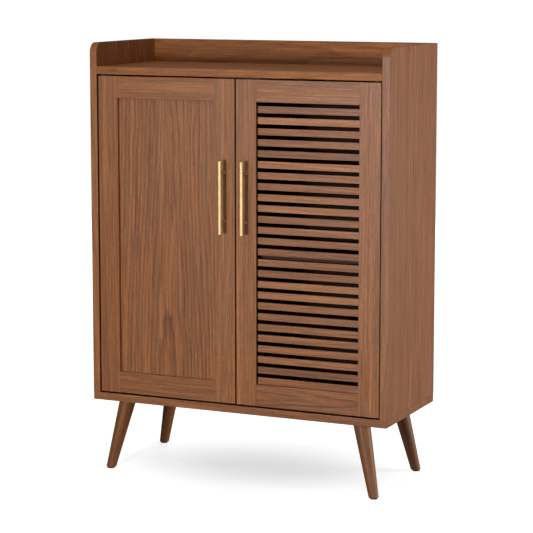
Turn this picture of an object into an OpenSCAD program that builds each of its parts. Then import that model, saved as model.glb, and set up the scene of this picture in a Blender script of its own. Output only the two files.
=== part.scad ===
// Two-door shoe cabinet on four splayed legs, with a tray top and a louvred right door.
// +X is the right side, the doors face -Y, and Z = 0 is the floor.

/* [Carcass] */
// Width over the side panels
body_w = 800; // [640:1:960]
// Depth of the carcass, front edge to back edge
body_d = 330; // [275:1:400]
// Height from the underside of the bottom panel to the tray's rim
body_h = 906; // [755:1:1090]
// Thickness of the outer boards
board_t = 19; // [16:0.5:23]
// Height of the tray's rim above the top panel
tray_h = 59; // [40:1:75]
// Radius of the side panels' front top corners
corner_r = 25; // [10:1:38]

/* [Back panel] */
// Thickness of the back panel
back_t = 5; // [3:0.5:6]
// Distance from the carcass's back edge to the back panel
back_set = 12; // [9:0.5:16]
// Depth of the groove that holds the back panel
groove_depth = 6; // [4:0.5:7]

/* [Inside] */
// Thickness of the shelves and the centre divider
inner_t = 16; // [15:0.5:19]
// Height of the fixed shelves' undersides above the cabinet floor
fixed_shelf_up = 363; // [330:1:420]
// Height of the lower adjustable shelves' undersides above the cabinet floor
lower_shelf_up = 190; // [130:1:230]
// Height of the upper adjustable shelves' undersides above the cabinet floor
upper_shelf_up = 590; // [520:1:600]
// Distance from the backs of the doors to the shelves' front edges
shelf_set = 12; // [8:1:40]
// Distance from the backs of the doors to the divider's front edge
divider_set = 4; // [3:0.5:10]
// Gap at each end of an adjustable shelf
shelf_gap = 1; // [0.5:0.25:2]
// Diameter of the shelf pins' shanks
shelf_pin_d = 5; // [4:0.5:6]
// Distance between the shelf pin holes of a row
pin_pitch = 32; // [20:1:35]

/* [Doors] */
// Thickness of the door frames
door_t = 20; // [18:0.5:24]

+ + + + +

▶ [Task statement]: Copy out the material word for word and line for line.

▶ [Exercise output]:
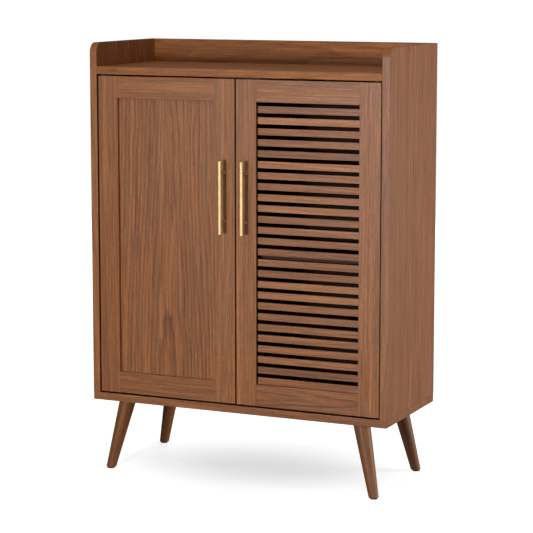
Turn this picture of an object into an OpenSCAD program that builds each of its parts. Then import that model, saved as model.glb, and set up the scene of this picture in a Blender script of its own. Output only the two files.
=== part.scad ===
// Two-door shoe cabinet on four splayed legs, with a tray top and a louvred right door.
// +X is the right side, the doors face -Y, and Z = 0 is the floor.

/* [Carcass] */
// Width over the side panels
body_w = 800; // [640:1:960]
// Depth of the carcass, front edge to back edge
body_d = 330; // [275:1:400]
// Height from the underside of the bottom panel to the tray's rim
body_h = 906; // [755:1:1090]
// Thickness of the outer boards
board_t = 19; // [16:0.5:23]
// Height of the tray's rim above the top panel
tray_h = 59; // [40:1:75]
// Radius of the side panels' front top corners
corner_r = 25; // [10:1:38]

/* [Back panel] */
// Thickness of the back panel
back_t = 5; // [3:0.5:6]
// Distance from the carcass's back edge to the back panel
back_set = 12; // [9:0.5:16]
// Depth of the groove that holds the back panel
groove_depth = 6; // [4:0.5:7]

/* [Inside] */
// Thickness of the shelves and the centre divider
inner_t = 16; // [15:0.5:19]
// Height of the fixed shelves' undersides above the cabinet floor
fixed_shelf_up = 363; // [330:1:420]
// Height of the lower adjustable shelves' undersides above the cabinet floor
lower_shelf_up = 190; // [130:1:230]
// Height of the upper adjustable shelves' undersides above the cabinet floor
upper_shelf_up = 590; // [520:1:600]
// Distance from the backs of the doors to the shelves' front edges
shelf_set = 12; // [8:1:40]
// Distance from the backs of the doors to the divider's front edge
divider_set = 4; // [3:0.5:10]
// Gap at each end of an adjustable shelf
shelf_gap = 1; // [0.5:0.25:2]
// Diameter of the shelf pins' shanks
shelf_pin_d = 5; // [4:0.5:6]
// Distance between the shelf pin holes of a row
pin_pitch = 32; // [20:1:35]

/* [Doors] */
// Thickness of the door frames
door_t = 20; // [18:0.5:24]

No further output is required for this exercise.